Incident & Biographic Details

Detective Joseph M. Airhart, Jr., Star #20931, aged 53 years, was a 19 year, 11 month, 6 day veteran of the Chicago Police Department, assigned to the Bureau of Investigative Services – Detective Division: Unit 620 – Area 2 Detectives, detailed to the Bureau of Investigative Services – Detective Division: Unit 606 – Central Investigations Detail.

On August 28, 2001, at 10:05 a.m., Task Force Officer Detective Airhart, member of the FBI Bank Robbery Task Force, was leading a joint party of Chicago Police Officers and FBI agents into a South Loop apartment. Located at 1307 South Wabash Avenue they were there to arrest Daniel E. Salley, age 41, a former tax preparer turned bank robber, the prime suspect in two successive armed robberies of a South Side bank.
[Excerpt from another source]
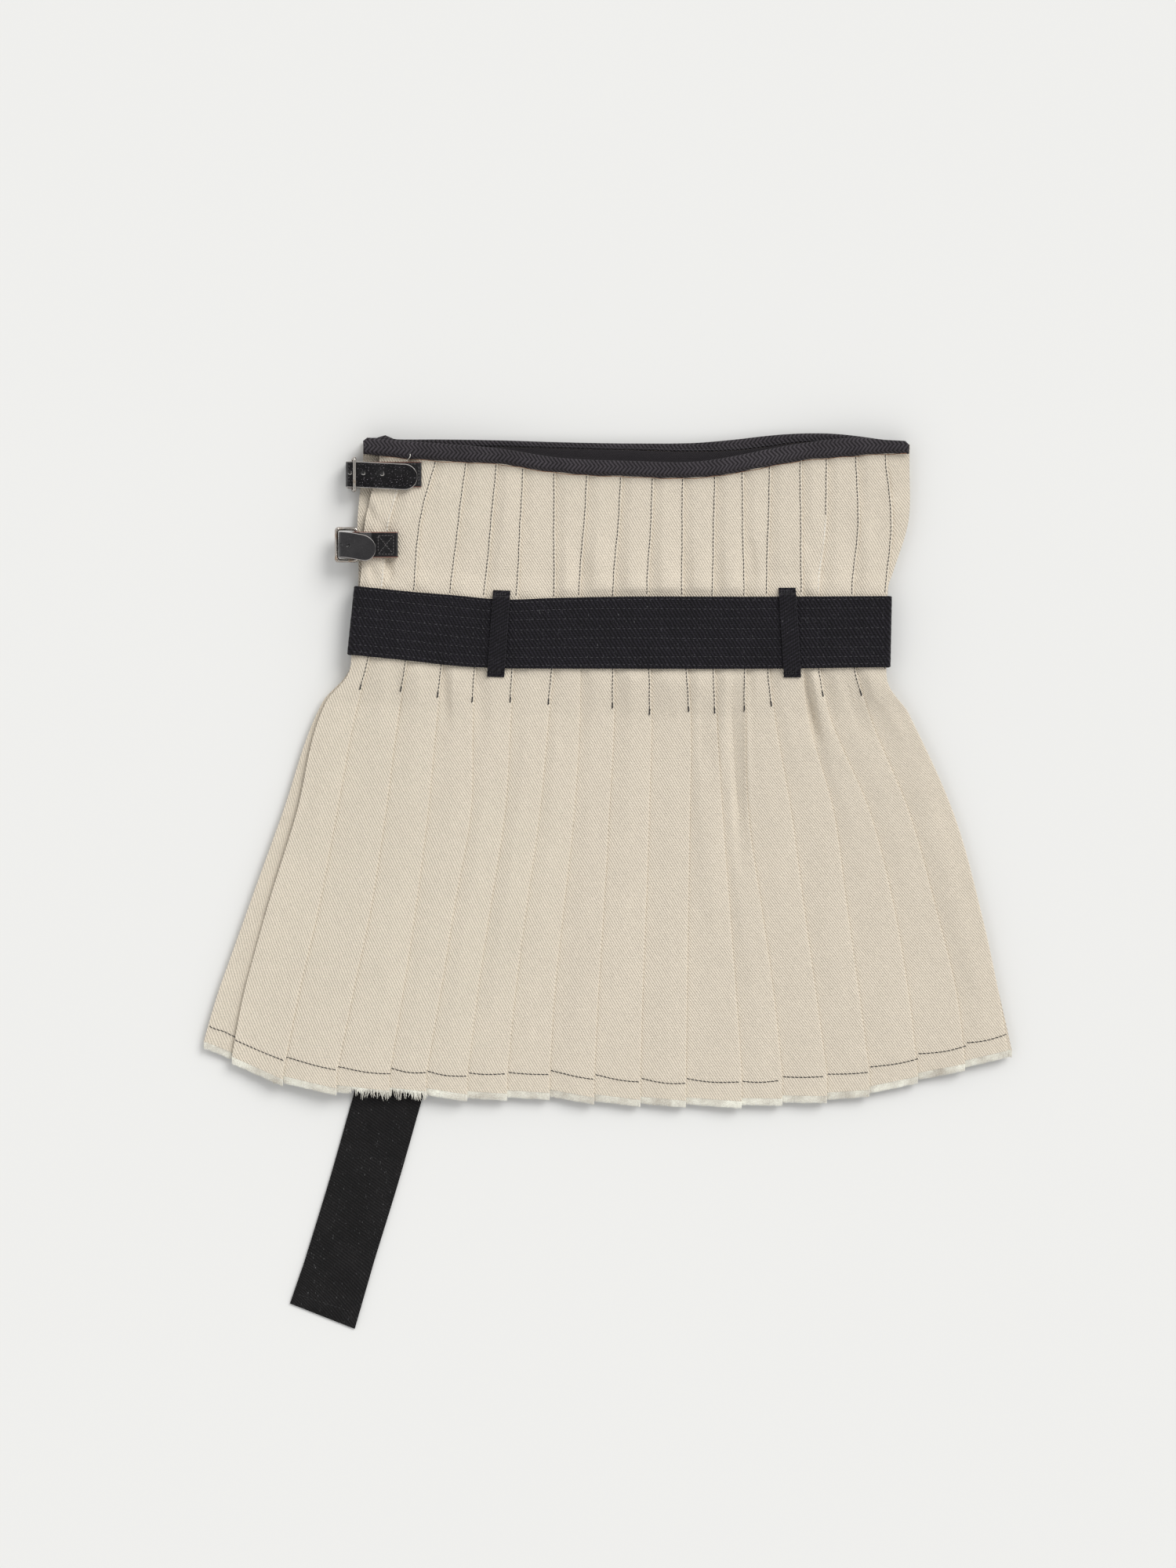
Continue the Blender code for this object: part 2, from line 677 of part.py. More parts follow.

The incident occurred in apartment #301. Detective Airhart attempted to gain entry through a ruse. He knocked on Salley’s door and said he was a neighbor from apartment #307 and that some of Salley’s mail had been delivered to him. Salley said he did not want it and to throw it out, then the apartment door opened and Detective Airhart waived his hand signaling the other agents to approach. Salley, saw what was going on and attempted to shut the door but Detective Airhart pressed his shoulder to the door forcing his way in. As the team entered Salley’s apartment he fled into the apartment’s back room and opened fire, striking Detective Airhart. Salley shot Airhart in the head, shattering the left side of his skull and penetrating his brain. For the next two hours, Salley held hostage and used Airhart as leverage with law enforcement, denying him crucial medical aid. In the exchange of gunfire Salley was shot six times, four times in the left leg and two times in the chest. Salley eventually surrendered, was taken into custody and transported to Cook County Hospital by CFD Ambulance #41. During the ride to the hospital, Salley admitted to Detective John Pellegrini, beat 5438, that he shot Detective Airhart because he knew he was a police officer. He also stated that he was interfering with his “bank robbing business.“ Detective Airhart was rushed to Northwestern Memorial Hospital by CFD Ambulance #28.

Detective Airhart remained in a coma for two months, but never fully recovered. He was unable to speak, walk or swallow food as a result of injuries he sustained seven years earlier. Airhart’s eventual death was caused by bronchopneumonia, which was linked to the bullet wound he sustained in the shooting. He succumbed to his wounds at 1:00 p.m. on November 4, 2008.

Prior to Detective Airhart’s death, the suspect, Daniel Salley, had been sentenced to life in prison plus 132 years on 14 other counts, including the attempted murder of Detective Airhart. A judge declared him incompetent to stand trial in 2003, but medical experts eventually ruled Salley was fit. Disdaining three court appointed attorneys, Salley represented himself as he had done throughout almost 5 years of legal proceedings. Attorney Richard Kling was allowed to act as his standby attorney, though the two did not consult, and Kling rarely spoke. He admitted the bank robberies, but said he didn’t consider them criminal acts. Salley was eventually found guilty and sentenced to life in prison.

Detective Airhart was waked at Cage Memorial Chapel located at 7651 South Jeffery Boulevard. His funeral mass was held at Rockefeller Memorial Chapel located at 5850 South Woodlawn Avenue. He was laid to rest on November 10, 2008 in Beverly Cemetery, 12000 South Kedzie Avenue, Blue Island, Illinois.

Detective Joseph M. Airhart, Jr., born October 21, 1955, received his Probationary Appointment to the Chicago Police Department on November 29, 1982 and was issued Star #6460. On December 4, 1998, he was promoted to Detective and issued Star #20931. He earned 1 Superintendent’s Award of Valor, 1 Hundred Club of Cook County Medal of Valor, 1 Police Blue Star Award, 2 Unit Meritorious Performance Awards, 12 Department Commendations, 83 Honorable Mentions, The 2008 Hero Award, 1 State Crime Commission Officer of the Year Award, 1 FBI Star, 1 FBI Medal of Valor and 8 Complimentary Letters during his career.

Detective Airhart was a member of the Fraternal Order of Police. He was survived by his daughter, Melissa; parents: Clemmie Faye (nee Surratt) and Joseph M.; siblings: Debra, Denise and Zeddie.

Incident Recorded Under Chicago Police Department RD #G514099 and HP665338.